Last week, President Obama, French President François Hollande, and Microsoft founder Bill Gates introduced Mission Innovation, a pact among governments, including the United States, to double their spending on research and development of clean energy technologies by 2020.

Gates has been credited by one of Obama's advisors as "the intellectual architect" behind the private sector effort. He is spearheading the Breakthrough Energy Coalition, to support risky, early-stage clean technology projects.

The Coalition's investment principles argues that it is through public-private partnerships that energy access can increase in developing nations while reducing global emissions.

"We can't wait for the system to change through normal cycles," Gates writes. "Humans have changed their energy diets before, but never as rapidly as we need to today. Moving this fast is unprecedented, which is all the more reason to start now."

Former U.S. President Dwight Eisenhower said, "I have two kinds of problems: the urgent and the important. The urgent are not important, and the important are never urgent." Gates might disagree. Gates' personal pledge is $1 billion and he will be joined by Mark Zuckerberg, Jeff Bezos, Richard Branson, among others.

This group of private investors shall pledge part of their wealth to clean energy ventures if governments uphold their part of the deal. Gates identified high-risk but promising technologies that deserve more private sector investment, such as flow batteries and solar paint (if successful, solar paint could someday transform practically any surface into a solar energy panel).

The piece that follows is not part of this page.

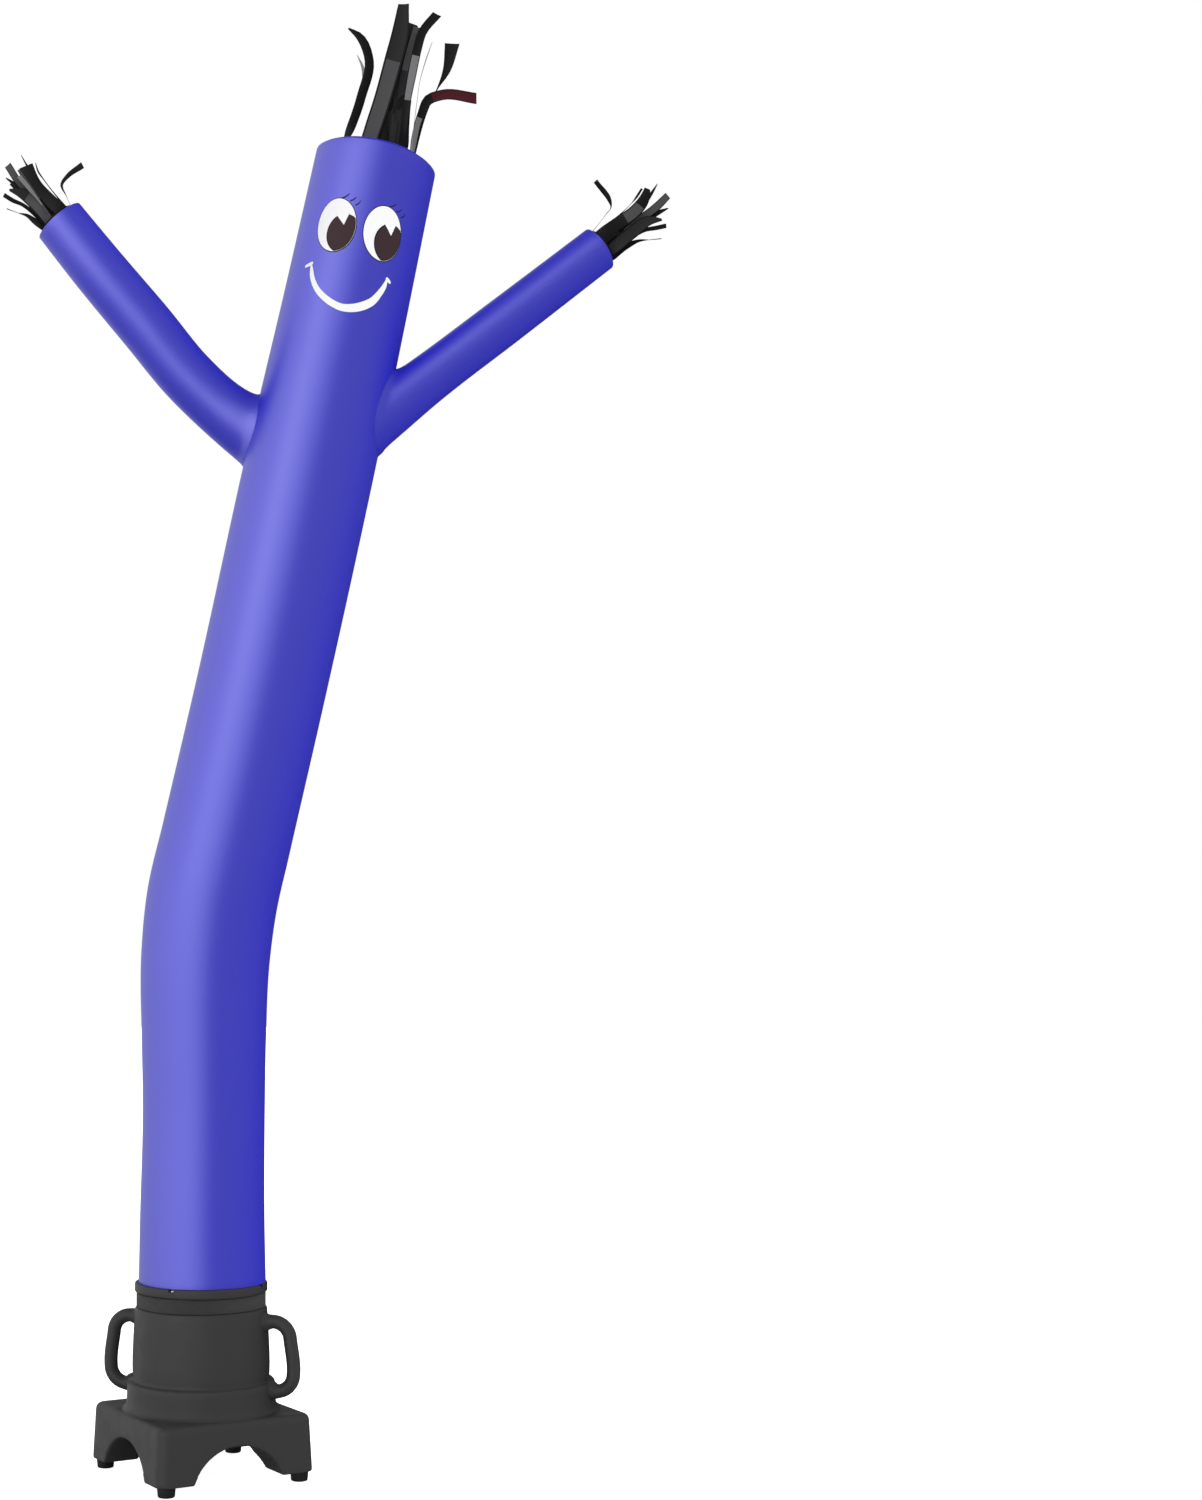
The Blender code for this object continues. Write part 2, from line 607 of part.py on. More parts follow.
def build_control_cover(plastic):
    """Screwed cover: a flange, a deep hood and the shallower switch box under it."""
    face = PAD_FACE + GAP
    cover = place("control_cover", box((-PLATE_HALF, face, PLATE_BOTTOM),
                                       (PLATE_HALF, face + PLATE, PLATE_TOP), 0.0008, 1),
                  plastic, blower)
    for name, half, depth, low, high in COVER_BOXES:
        part = place(name, box((-half, face + PLATE / 3, low), (half, face + depth, high),
                               COVER_EDGE, 3), plastic, blower, cutters)
        boolean(cover, as_cutter(part), "UNION")
    front = face + SWITCH_DEPTH
    well = place("switch_well", box((SWITCH_X - WELL_HALF[0], front - WELL_DEEP,
                                     SWITCH_Z - WELL_HALF[1]),
                                    (SWITCH_X + WELL_HALF[0], front + WELL_DEEP,
                                     SWITCH_Z + WELL_HALF[1])), plastic, blower, cutters)
    boolean(cover, as_cutter(well))


def build_cover_screws(steel):
    middle = (PLATE_BOTTOM + PLATE_TOP) / 2
    for index, (x_sign, z_sign) in enumerate(((-1, 1), (1, 1), (1, -1), (-1, -1))):
        screw = screw_head(f"cover_screw_{index + 1}", steel)
        screw.rotation_euler.x = -math.pi / 2
        screw.location = (x_sign * COVER_SCREW[0], PAD_FACE + PLATE + 2 * GAP,
                          middle + z_sign * COVER_SCREW[1])


def build_switch(plastic, lens):
    """Bezel on the switch box, and the rocker on its upright axis in the window."""
    face = PAD_FACE + GAP + SWITCH_DEPTH + GAP
    bezel = place("switch_bezel", box((SWITCH_X - BEZEL_HALF, face, SWITCH_Z - BEZEL_HALF),
                                      (SWITCH_X + BEZEL_HALF, face + BEZEL_THICK,
                                       SWITCH_Z + BEZEL_HALF), 0.0012, 1), plastic, blower)
    window = place("switch_window", box((SWITCH_X - WINDOW_HALF[0], face - 0.01,
                                         SWITCH_Z - WINDOW_HALF[1]),
                                        (SWITCH_X + WINDOW_HALF[0], face + 0.02,
                                         SWITCH_Z + WINDOW_HALF[1])), plastic, blower, cutters)
    boolean(bezel, as_cutter(window))
    rocker_axis = bpy.data.objects.new("rocker_axis", None)
    parts.objects.link(rocker_axis)
    rocker_axis.parent = blower
    rocker_axis.location = (SWITCH_X, face - 0.0010, SWITCH_Z)
    rocker_axis.rotation_euler.z = math.radians(-ROCKER_REST)
    shape = bmesh.new()
    bmesh.ops.create_cube(shape, size=2.0)
    for vert in shape.verts:
        vert.co = (vert.co.x * ROCKER_HALF[0], vert.co.y * ROCKER_DEPTH / 2,
                   vert.co.z * ROCKER_HALF[1])
        if vert.co.y < 0:
            vert.co.x *= 0.75
    bmesh.ops.bevel(shape, geom=shape.edges, offset=0.0008, segments=1, profile=0.5,
                    affect="EDGES", material=-1)
    place("switch_rocker", mesh_of(shape), lens, rocker_axis)


def build_gland(steel):
    """Cable gland under the switch box: a ribbed ring, a hexagon and a domed cap."""
    top = SWITCH_BOX_BOTTOM - GAP
    turned("gland_ring", ((GLAND_RADIUS, top), (GLAND_RADIUS, top - 0.006),
                          (GLAND_RADIUS * 0.82, top - 0.0062), (0.0035, top - 0.0062),
                          (0.0035, top)), steel, gland_axis, steps=20)
    low = top - 0.0062 - GAP
    nut = place("gland_nut", cylinder(GLAND_RADIUS * 1.08, low - 0.0085, low, 6, rim=0.0006),
                steel, gland_axis)
    cap = place("gland_cap", cylinder(GLAND_RADIUS * 0.62, low - 0.0130, low - 0.0080, 16,
                                      top_radius=GLAND_RADIUS * 0.9, rim=0.0012),
                steel, gland_axis, cutters)
    hole = place("gland_hole", cylinder(0.0035, low - 0.02, low + 0.02, 12), steel, gland_axis,
                 cutters)
    boolean(nut, as_cutter(cap), "UNION")
    boolean(nut, as_cutter(hole))


# ------------------------------------------------------------ placing
def stand_on_origin():
    """Moves the whole object so that the bottom centre of its box is at the origin."""
    bpy.context.view_layer.update()
    graph = bpy.context.evaluated_depsgraph_get()
    corners = []
    for piece in parts.objects:
        if piece.type == "MESH":
            shown = piece.evaluated_get(graph)
            corners += [shown.matrix_world @ vert.co for vert in shown.data.vertices]
    low = [min(corner[axis] for corner in corners) for axis in range(3)]
    high = [max(corner[axis] for corner in corners) for axis in range(3)]
    middle = Vector(((low[0] + high[0]) / 2, (low[1] + high[1]) / 2, low[2]))
    for piece in list(parts.objects) + list(cutters.objects):
        if piece.parent is None and piece is not stand:
            piece.parent = stand
    stand.location = -middle
    bpy.context.view_layer.update()


clear_scene()
parts = new_collection(COLLECTION)
cutters = new_collection("cutters")

stand = bpy.data.objects.new("stand", None)
parts.objects.link(stand)
blower = bpy.data.objects.new("blower_turn", None)
parts.objects.link(blower)
blower.parent = stand
blower.rotation_euler.z = math.radians(BLOWER_TURN)
gland_axis = bpy.data.objects.new("gland_axis", None)
parts.objects.link(gland_axis)
gland_axis.parent = blower
gland_axis.location = (GLAND_X, PAD_FACE + SWITCH_DEPTH * 0.52, 0.0)

blue_cloth = material("blue_cloth", (0.045, 0.038, 0.50), 0.55)
black_ribbon = material("black_ribbon", (0.012, 0.012, 0.013), 0.60)
black_plastic = material("black_plastic", (0.033, 0.033, 0.033), 0.50)
black_tape = material("black_tape", (0.020, 0.020, 0.024), 0.90)
black_rubber = material("black_rubber", (0.020, 0.020, 0.020), 0.75)
bright_steel = material("bright_steel", (0.75, 0.75, 0.74), 0.25, 1.0)
green_lens = material("green_lens", (0.010, 0.150, 0.070), 0.20)

build_body(blue_cloth)
build_arms(blue_cloth)
build_ends(blue_cloth, black_ribbon)
build_housing(black_plastic)
build_base(black_plastic)
build_feet(black_rubber)
build_handles(black_plastic)
build_ring(black_plastic, bright_steel)
build_guard(bright_steel)
build_band(black_tape)
build_control_cover(black_plastic)
build_cover_screws(bright_steel)
build_switch(black_plastic, green_lens)
build_gland(bright_steel)
stand_on_origin()
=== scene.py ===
"""Looks of the inflatable air dancer: cloth figure, printed face, streamers and blower.

Metres, +Z up. The figure faces -Y.
"""
import json
import math

import bmesh
import bpy
import numpy as np
from mathutils import Matrix, Vector
from mathutils.bvhtree import BVHTree

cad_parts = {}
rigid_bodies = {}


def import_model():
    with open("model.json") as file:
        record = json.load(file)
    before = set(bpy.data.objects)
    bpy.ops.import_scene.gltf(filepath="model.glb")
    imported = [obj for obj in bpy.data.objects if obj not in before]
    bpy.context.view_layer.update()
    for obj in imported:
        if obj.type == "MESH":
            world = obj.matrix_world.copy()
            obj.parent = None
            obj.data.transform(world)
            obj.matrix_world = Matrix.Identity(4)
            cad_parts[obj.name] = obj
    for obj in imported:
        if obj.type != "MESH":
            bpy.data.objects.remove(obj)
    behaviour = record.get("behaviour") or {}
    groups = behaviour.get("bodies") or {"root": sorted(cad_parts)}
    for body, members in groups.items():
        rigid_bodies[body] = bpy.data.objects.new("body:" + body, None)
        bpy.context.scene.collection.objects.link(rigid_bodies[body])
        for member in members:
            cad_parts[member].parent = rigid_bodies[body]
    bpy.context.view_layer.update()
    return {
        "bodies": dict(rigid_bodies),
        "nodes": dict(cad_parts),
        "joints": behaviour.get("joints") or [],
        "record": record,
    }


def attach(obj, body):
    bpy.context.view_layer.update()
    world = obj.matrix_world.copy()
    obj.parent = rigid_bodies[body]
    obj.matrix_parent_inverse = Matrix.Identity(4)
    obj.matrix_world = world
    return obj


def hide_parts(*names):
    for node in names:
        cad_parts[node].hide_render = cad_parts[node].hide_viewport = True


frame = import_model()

# ---------------------------------------------------------------- studio
# A white floor in a white room. A wide bright wall at the left gives the long soft
# highlight, the right is darker, and a soft lamp at the front left gives the shadow.
AXIS_X = -0.2448          # the blower's upright axis, which the figure is laid out from


def set_inputs(node, values):
    """Puts values in a node's inputs, each by its label or its number."""
    for label, value in values.items():
        node.inputs[label].default_value = value


def node_of(tree, kind, values=None, **settings):
    """A shader node with its settings made and values in its inputs."""
    made = tree.nodes.new(kind)
    for key, value in settings.items():
        setattr(made, key, value)
    set_inputs(made, values or {})
    return made


def link(start, output, end, entry):
    """Joins a node's output to another node's input."""
    start.id_data.links.new(start.outputs[output], end.inputs[entry])


def new_material(name):
    """A material that works by nodes, with its shader."""
    made = bpy.data.materials.new(name)
    made.use_nodes = True
    return made, made.node_tree.nodes["Principled BSDF"]


camera_data = bpy.data.cameras.new("camera")
camera_data.lens = 52.75
camera_data.shift_x = 0.2
camera_data.shift_y = 0.145
camera = bpy.data.objects.new("camera", camera_data)
bpy.context.scene.collection.objects.link(camera)
camera.location = (AXIS_X, -4.0, 0.92)
camera.rotation_euler = (math.radians(90), 0.0, math.radians(-2.6))
bpy.context.scene.camera = camera
bpy.context.scene.view_settings.view_transform = "Standard"

floor_shape = bmesh.new()
bmesh.ops.create_grid(floor_shape, x_segments=1, y_segments=1, size=30.0)
floor_mesh = bpy.data.meshes.new("floor")
floor_shape.to_mesh(floor_mesh)
floor_shape.free()
floor = bpy.data.objects.new("floor", floor_mesh)
bpy.context.scene.collection.objects.link(floor)
paper, shader = new_material("white_paper")
tree = paper.node_tree
set_inputs(shader, {"Base Color": (0.80, 0.80, 0.80, 1.0), "Roughness": 0.9,
                    "Specular IOR Level": 0.0, "Emission Color": (1.0, 1.0, 1.0, 1.0)})
ray = node_of(tree, "ShaderNodeLightPath")
glow = node_of(tree, "ShaderNodeMath", {1: 0.90}, operation="MULTIPLY")
link(ray, "Is Camera Ray", glow, 0)
link(glow, "Value", shader, "Emission Strength")
floor_mesh.materials.append(paper)
floor.visible_glossy = False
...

Tough questions continue to plague the debate. The financing issues that come with climate change policy cannot be solved by a sense of moral obligation alone: the nations poised to suffer the most from climate change are the developing countries that contributed the least to the issue in the first place.

These nations have long searched for compensation for the elevated costs of both developing their economies more cleanly, as well as absorbing heat waves, flooding, and other climate shocks. Such issues weighed heavily on a friend who reads 100-page climate reports for fun.

"I'm off to a dinner party with great mates tonight and I bet COP-21 doesn't come up," he said. Meanwhile, according to a recent issue of The Economist, Google searches for Kim Kardashian overtook searches for "climate change" in 2007 and have not fallen behind since.